- Task details -
Copy out each line below that has the word "code" in it.

___ Data rows

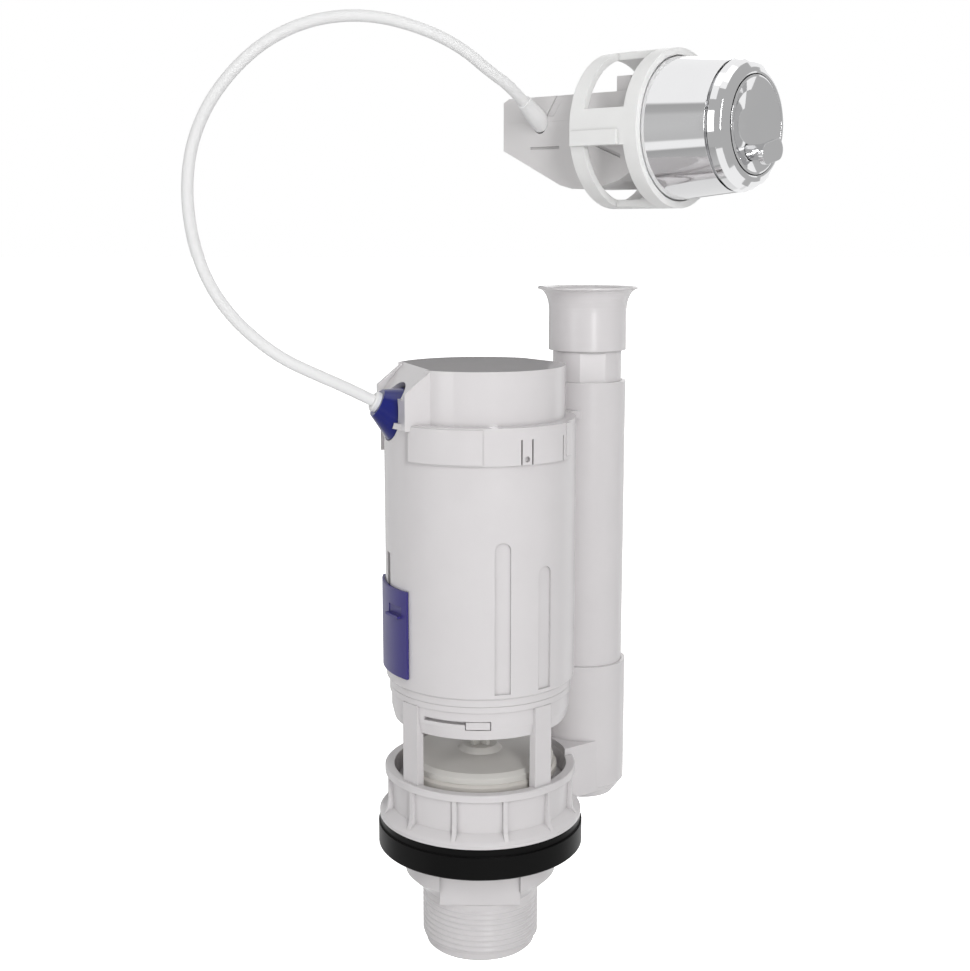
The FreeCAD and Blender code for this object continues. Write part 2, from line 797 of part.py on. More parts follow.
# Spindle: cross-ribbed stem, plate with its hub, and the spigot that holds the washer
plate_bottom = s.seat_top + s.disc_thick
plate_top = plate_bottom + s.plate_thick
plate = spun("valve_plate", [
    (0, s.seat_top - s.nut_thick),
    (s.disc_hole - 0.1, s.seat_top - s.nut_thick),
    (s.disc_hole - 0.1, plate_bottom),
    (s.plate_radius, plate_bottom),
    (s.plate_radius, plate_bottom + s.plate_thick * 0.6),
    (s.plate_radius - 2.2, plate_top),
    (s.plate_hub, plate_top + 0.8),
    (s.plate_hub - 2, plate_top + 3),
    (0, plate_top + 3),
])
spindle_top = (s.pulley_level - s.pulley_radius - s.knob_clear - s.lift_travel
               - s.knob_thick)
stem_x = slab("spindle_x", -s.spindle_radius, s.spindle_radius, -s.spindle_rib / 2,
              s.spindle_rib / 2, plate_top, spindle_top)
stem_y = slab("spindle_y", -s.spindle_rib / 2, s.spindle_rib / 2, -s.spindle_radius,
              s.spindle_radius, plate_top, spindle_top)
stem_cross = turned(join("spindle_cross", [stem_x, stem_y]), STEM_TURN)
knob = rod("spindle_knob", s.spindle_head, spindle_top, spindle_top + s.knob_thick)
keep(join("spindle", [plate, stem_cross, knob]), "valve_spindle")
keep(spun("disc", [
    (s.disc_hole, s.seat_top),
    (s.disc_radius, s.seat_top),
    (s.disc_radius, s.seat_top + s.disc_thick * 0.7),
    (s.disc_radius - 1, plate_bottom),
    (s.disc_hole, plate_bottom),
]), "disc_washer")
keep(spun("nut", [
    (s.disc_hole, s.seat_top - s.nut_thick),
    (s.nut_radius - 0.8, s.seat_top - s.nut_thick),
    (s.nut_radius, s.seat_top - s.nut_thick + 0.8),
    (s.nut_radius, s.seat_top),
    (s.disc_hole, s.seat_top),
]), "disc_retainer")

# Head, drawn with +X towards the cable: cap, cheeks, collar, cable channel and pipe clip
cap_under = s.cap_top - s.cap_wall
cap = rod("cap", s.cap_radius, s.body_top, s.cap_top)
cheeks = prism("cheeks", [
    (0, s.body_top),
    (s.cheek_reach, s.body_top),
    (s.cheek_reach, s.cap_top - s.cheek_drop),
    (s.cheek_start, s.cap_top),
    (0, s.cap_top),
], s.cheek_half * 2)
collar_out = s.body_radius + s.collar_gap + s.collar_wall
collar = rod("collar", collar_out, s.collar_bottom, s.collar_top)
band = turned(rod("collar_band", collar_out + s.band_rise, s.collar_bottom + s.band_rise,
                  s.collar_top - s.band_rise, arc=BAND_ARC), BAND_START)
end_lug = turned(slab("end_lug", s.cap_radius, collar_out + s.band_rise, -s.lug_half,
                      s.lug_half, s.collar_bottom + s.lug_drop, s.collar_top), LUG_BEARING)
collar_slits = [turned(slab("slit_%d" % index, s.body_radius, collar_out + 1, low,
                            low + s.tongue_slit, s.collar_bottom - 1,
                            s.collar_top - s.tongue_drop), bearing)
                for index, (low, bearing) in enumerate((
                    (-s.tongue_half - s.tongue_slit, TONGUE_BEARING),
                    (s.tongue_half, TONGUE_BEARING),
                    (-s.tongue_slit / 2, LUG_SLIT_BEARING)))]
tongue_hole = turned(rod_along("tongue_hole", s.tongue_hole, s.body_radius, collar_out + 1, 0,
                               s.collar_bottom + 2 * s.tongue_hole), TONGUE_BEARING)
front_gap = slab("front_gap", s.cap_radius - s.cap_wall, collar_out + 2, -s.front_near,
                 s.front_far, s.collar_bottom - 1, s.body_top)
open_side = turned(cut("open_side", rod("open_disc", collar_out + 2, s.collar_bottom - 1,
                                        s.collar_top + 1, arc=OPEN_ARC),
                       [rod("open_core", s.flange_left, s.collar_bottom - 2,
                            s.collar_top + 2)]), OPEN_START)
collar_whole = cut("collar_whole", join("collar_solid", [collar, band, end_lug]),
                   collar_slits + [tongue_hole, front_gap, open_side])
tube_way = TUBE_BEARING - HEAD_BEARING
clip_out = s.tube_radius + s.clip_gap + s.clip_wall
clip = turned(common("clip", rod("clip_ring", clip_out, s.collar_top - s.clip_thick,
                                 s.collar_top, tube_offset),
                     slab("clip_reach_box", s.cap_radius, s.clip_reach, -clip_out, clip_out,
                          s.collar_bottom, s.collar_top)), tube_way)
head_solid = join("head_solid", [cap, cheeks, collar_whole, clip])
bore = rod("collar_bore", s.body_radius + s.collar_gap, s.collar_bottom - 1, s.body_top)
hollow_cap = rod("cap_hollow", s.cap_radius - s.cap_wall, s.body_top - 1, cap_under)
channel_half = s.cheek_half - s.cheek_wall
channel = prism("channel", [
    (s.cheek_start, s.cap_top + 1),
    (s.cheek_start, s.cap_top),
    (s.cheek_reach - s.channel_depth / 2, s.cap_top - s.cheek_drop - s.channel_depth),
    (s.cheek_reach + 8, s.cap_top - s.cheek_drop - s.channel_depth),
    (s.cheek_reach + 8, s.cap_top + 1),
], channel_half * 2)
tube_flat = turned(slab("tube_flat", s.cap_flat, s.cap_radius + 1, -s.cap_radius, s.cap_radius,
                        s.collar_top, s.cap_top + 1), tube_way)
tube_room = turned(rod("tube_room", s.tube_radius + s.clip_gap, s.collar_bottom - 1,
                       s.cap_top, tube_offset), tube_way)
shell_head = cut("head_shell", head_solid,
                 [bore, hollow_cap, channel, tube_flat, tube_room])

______
___ Data rows

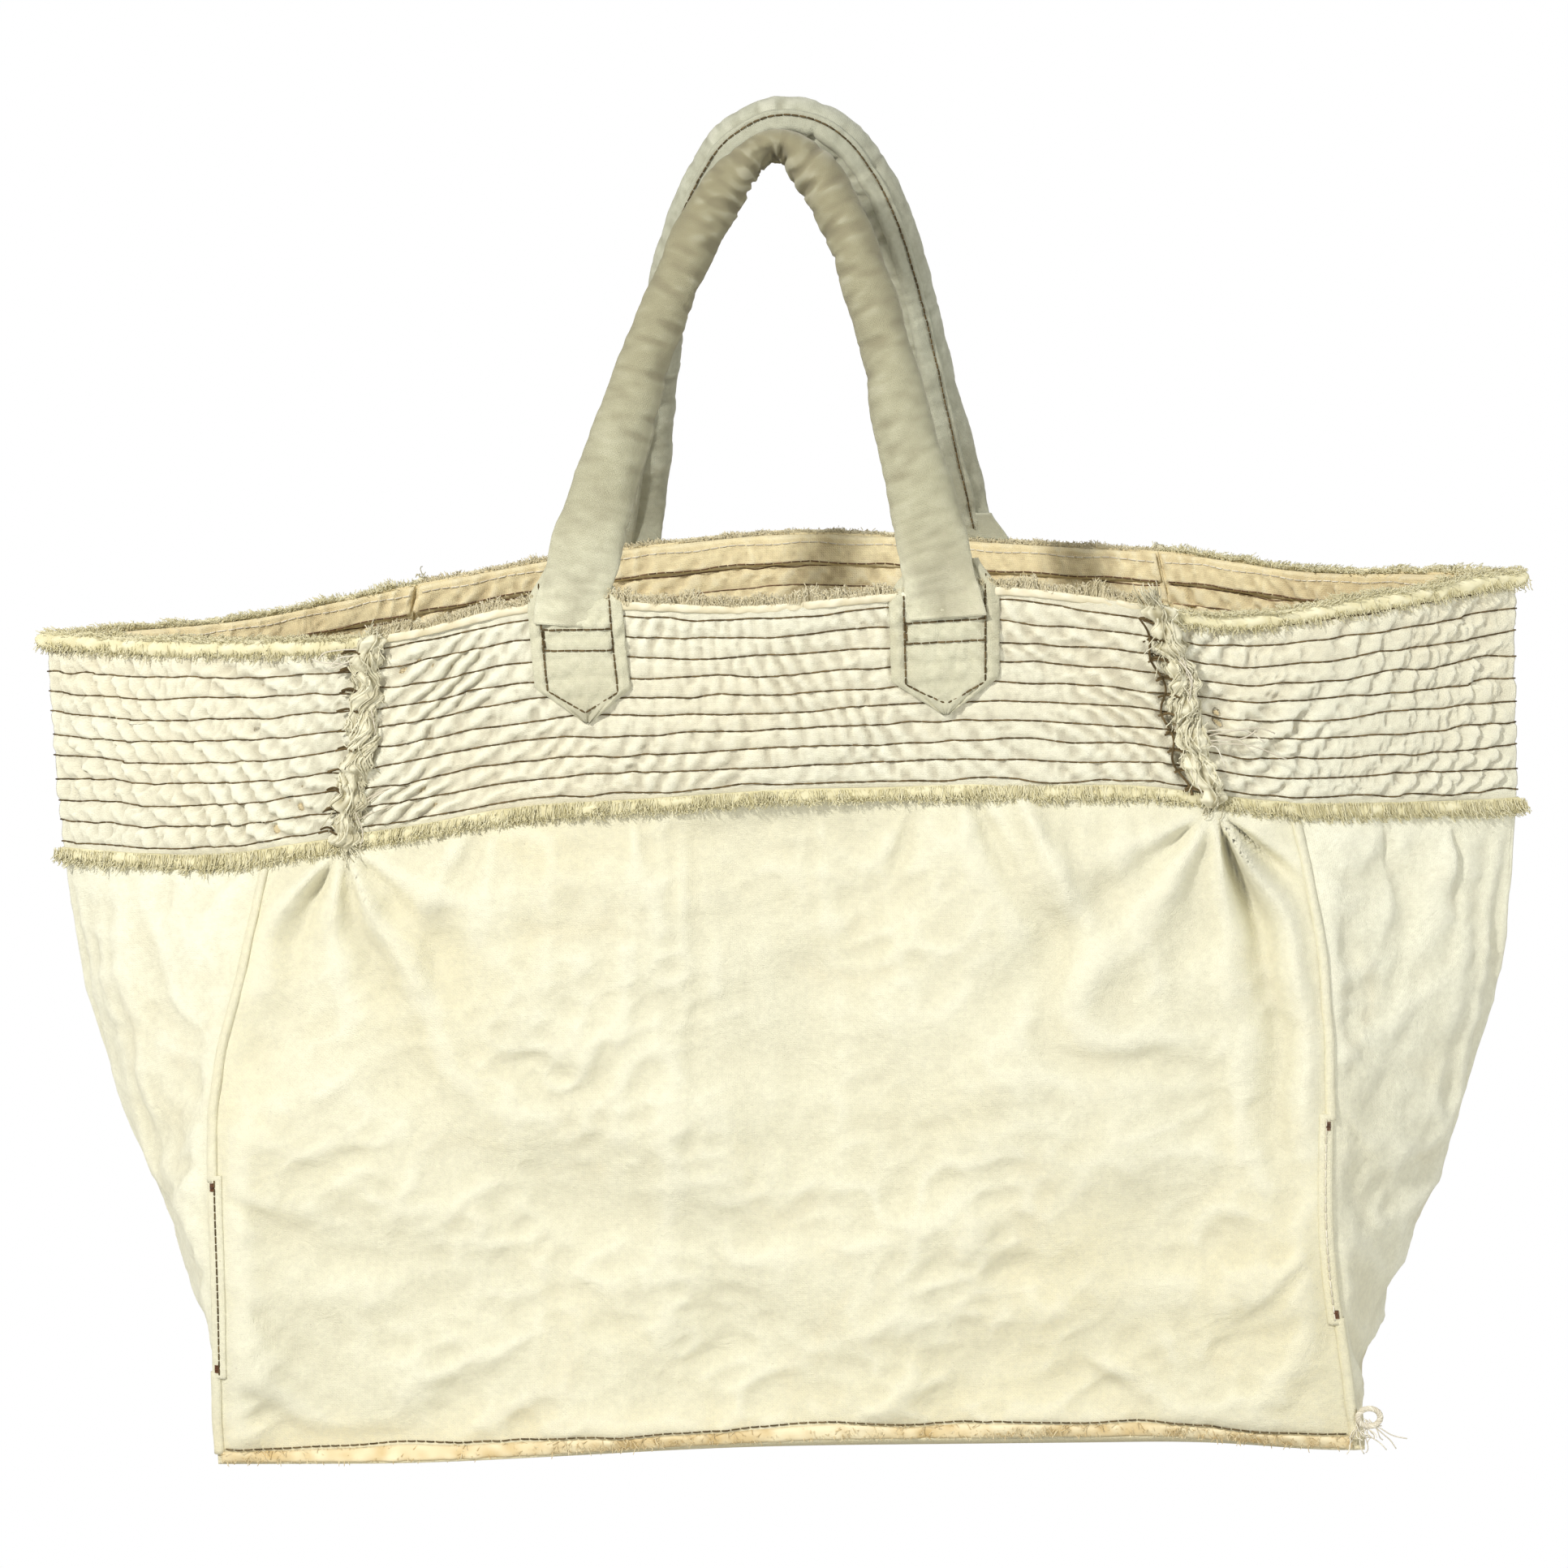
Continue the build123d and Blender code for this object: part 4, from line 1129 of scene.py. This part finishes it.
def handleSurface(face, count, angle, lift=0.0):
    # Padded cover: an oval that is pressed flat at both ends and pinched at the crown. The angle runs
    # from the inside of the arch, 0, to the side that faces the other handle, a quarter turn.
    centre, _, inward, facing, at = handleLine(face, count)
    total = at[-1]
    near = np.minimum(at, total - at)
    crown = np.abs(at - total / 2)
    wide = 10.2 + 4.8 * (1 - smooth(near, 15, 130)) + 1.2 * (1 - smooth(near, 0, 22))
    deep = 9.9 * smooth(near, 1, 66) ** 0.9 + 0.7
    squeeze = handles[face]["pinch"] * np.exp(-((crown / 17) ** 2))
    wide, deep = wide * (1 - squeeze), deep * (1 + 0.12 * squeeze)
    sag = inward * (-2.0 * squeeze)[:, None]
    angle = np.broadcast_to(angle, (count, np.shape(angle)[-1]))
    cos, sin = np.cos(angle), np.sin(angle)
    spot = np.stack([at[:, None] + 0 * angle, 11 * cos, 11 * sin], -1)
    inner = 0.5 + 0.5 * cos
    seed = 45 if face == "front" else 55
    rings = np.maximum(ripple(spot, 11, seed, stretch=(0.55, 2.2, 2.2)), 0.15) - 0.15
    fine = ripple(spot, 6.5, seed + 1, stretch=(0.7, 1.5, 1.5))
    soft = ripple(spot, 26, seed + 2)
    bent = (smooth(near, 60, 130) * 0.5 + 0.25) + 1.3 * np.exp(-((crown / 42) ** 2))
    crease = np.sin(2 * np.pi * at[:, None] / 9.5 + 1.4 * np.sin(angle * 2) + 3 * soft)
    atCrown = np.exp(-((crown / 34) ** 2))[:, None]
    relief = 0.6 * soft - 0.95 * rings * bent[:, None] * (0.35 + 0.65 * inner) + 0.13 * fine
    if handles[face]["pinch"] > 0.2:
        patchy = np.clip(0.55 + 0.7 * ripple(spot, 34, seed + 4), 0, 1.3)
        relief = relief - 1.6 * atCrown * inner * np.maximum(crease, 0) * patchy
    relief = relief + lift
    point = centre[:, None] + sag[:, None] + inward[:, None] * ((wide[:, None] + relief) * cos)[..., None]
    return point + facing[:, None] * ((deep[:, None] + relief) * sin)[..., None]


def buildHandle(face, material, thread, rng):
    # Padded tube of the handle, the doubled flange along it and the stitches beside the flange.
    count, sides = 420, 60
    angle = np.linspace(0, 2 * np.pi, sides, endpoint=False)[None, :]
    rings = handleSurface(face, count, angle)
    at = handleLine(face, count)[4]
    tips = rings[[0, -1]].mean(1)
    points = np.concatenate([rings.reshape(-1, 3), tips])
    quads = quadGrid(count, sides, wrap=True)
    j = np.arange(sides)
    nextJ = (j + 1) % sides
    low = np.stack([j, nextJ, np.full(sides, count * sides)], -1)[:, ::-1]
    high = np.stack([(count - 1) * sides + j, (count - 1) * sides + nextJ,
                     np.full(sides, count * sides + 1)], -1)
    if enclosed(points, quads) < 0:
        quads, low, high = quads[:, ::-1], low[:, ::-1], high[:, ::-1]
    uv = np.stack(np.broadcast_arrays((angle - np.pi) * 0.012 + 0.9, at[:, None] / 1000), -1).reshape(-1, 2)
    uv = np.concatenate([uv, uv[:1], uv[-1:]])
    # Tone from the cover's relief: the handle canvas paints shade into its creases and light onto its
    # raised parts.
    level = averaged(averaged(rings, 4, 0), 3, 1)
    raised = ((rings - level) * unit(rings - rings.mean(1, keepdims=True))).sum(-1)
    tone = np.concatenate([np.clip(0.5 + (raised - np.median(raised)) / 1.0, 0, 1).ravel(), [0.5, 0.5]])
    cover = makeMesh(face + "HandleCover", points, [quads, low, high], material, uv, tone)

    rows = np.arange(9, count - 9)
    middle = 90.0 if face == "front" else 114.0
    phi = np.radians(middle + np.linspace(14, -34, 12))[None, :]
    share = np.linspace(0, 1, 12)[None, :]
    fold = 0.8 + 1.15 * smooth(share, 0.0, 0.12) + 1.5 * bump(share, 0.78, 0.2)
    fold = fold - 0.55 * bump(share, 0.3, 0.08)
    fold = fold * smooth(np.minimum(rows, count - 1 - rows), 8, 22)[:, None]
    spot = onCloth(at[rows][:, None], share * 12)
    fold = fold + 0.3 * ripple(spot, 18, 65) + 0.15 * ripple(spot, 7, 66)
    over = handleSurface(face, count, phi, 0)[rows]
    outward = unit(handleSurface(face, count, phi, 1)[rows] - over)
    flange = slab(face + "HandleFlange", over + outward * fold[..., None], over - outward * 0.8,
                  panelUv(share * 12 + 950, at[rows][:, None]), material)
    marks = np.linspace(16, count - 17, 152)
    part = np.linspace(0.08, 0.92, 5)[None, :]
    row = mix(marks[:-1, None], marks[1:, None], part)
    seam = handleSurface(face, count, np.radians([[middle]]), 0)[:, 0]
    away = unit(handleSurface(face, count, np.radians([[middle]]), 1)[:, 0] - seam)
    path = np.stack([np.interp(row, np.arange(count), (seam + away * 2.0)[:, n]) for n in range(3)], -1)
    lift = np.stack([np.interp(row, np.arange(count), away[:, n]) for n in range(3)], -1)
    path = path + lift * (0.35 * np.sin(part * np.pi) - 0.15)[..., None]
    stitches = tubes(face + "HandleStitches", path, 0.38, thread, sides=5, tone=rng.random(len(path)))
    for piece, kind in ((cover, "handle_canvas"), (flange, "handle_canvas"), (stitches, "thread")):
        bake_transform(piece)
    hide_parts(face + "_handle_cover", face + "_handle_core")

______

- Result of this task -
The FreeCAD and Blender code for this object continues. Write part 2, from line 797 of part.py on. More parts follow.
Continue the build123d and Blender code for this object: part 4, from line 1129 of scene.py. This part finishes it.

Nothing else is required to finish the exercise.